Langsam werden die Blockaden abgebaut und die Mädchen können wieder in die Schule gehen. Mittlerweile sind die meisten Straßen in den Städten wieder passierbar und das öffentliche Leben ist nicht mehr so stark eingeschränkt. Dennoch sind die Landwege zu den Städten weiterhin blockiert, sodass Überlandreisen unmöglich und Versorgungswege abgeschnitten sind. Demzufolge sind viele Lebensmittelpreise gestiegen und manche Obst- und Gemüsesorten schwer erhältlich.
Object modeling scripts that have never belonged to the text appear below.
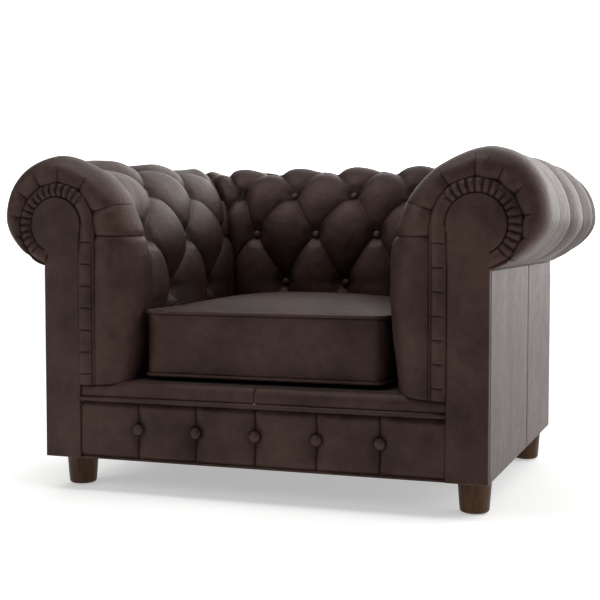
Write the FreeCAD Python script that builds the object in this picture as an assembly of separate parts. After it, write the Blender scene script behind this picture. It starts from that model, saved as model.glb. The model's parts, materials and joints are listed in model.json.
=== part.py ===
# Chesterfield armchair: a hardwood frame with rolled, tufted arms and back, and a loose seat cushion.
#
# Millimetres. +Z is up, +X is to the right of someone facing the chair, and the front faces -Y.
# The chair is drawn with the plane of its arm facings at Y = 0 and the floor at Z = 0, so that a Y value
# here is a distance back from the front. Each piece is moved forward by half the depth when it is saved,
# which puts the origin at the middle of the footprint. Pieces of the right arm are drawn at +X and
# mirrored for the left one.
import FreeCAD, Part
import math
import os

# Driving dimensions: the whole chair
OVERALL_WIDTH = 1180.0
OVERALL_DEPTH = 900.0
OVERALL_HEIGHT = 730.0
FOOT_HEIGHT = 72.0

# Section of the arms and the back
ARM_THICKNESS = 312.5
BACK_THICKNESS = 303.0
ROLL_RADIUS = 137.0
ROLL_OVERHANG = 105.0
DECK_TOP = 240.0
FLARE_START = 160.0
FLARE_RADIUS = 1500.0
BLEND_ANGLE = 135.0

# Layers of the upholstery
LEATHER = 1.5
PAD_THICKNESS = 55.0
HESSIAN = 1.5
PANEL_BOARD = 2.5
FRONT_ROUND = 60.0
COVER_SETBACK = 6.0

# Arm facing, its pleated band and the board behind them
FACING_RADIUS = 60.0
FACING_POST_WIDTH = 85.0
FACING_OFFSET_X = 4.0
FACING_DROP = 19.0
FACING_THICKNESS = 10.0
BAND_WIDTH = 31.0
BAND_POST_WIDTH = 35.0
BAND_THICKNESS = 8.0
FRONT_BOARD = 22.0
FRONT_BOARD_MARGIN = 3.0
BOARD_TOE_HEIGHT = 60.0

# Frame timber
RAIL_THICKNESS = 25.0
RAIL_TOP = 200.0
DUST_COVER = 1.0
POST_SIZE = 46.0
POST_TOP = 620.0
TOP_RAIL_HEIGHT = 28.0
TOP_RAIL_DROP = 9.0
RIB_THICKNESS = 18.0
ARM_RIB_FRONT = 330.0
BACK_RIB_SPACING = 330.0
TACK_RAIL_WIDTH = 22.0
TACK_RAIL_HEIGHT = 50.0
TACK_RAIL_OVERRUN = 64.5
CORNER_BLOCK_LEG = 120.0
CORNER_BLOCK_HEIGHT = 45.0

# Dowels and screws
DOWEL_RADIUS = 4.0
DOWEL_LENGTH = 50.0
DOWEL_LOW = 105.0
DOWEL_HIGH = 170.0
SCREW_RADIUS = 2.2
SCREW_HEAD_RADIUS = 4.5
SCREW_HEAD = 3.0
SCREW_HEIGHT = 97.0
ROUND_CLEARANCE = 0.1

# Seat platform
SPRING_COUNT = 5
SPRING_SPACING = 110.0
SPRING_WIRE = 3.8
SPRING_HALF_WIDTH = 25.0
SPRING_ROW = 24.0
CLIP_LENGTH = 36.0
CLIP_WIDTH = 14.0
CLIP_HEIGHT = 6.0
SPRING_REST = 1.0
LIP_ROUND = 22.0
BORDER_PAD = 12.5
WELT_RADIUS = 4.8

# Buttons
BUTTON_RADIUS = 10.0
BUTTON_RISE = 6.5
BUTTON_EDGE = 2.0
BUTTON_DEPTH = 18.0
POCKET_MOUTH = 26.0
POCKET_RELIEF = 6.0
POCKET_TURN = 30.0
ARM_BUTTON_FIRST = 127.0
ARM_BUTTON_STEP = 110.0
BACK_BUTTON_STEP = 80.0
BUTTON_MARGIN = 20.0
LOW_BUTTON_ROW = 200.0
MIDDLE_BUTTON_ROW = 309.0
HIGH_BUTTON_ROW = 417.0
CREST_BUTTON_ROW = 560.0
BASE_BUTTON_RADIUS = 14.0
BASE_BUTTON_RISE = 9.0
BASE_BUTTON_SINK = 8.0
BASE_BUTTON_STEP = 133.0
BASE_BUTTON_COUNT = 5
BASE_BUTTON_HEIGHT = 139.0

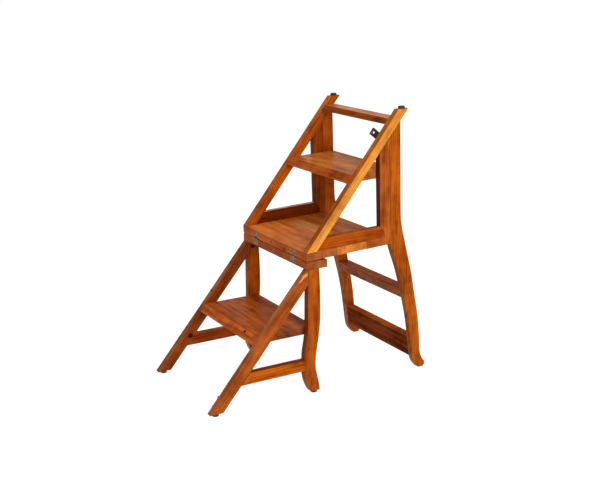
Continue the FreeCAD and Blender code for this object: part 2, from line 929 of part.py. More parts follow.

Die letzten Wochen waren für uns sehr turbulent und unsicher. Wir persönlich verstehen nicht alle Zusammenhänge dieser durchaus komplizierten politischen Situation. Jedoch hoffen wir, dass sich die Lage in den nächsten Wochen weiter beruhigt und es bei den Neuwahlen nicht zu einer erneuten Eskalation kommt. Keiner weiß, wie sich die Situation entwickelt, da es viele verschiedene und teils widersprüchliche Einschätzungen gibt. Wir machen trotzdem das Beste aus dieser Situation und werden uns unsere positiven Erfahrungen in diesem Land nicht nehmen lassen.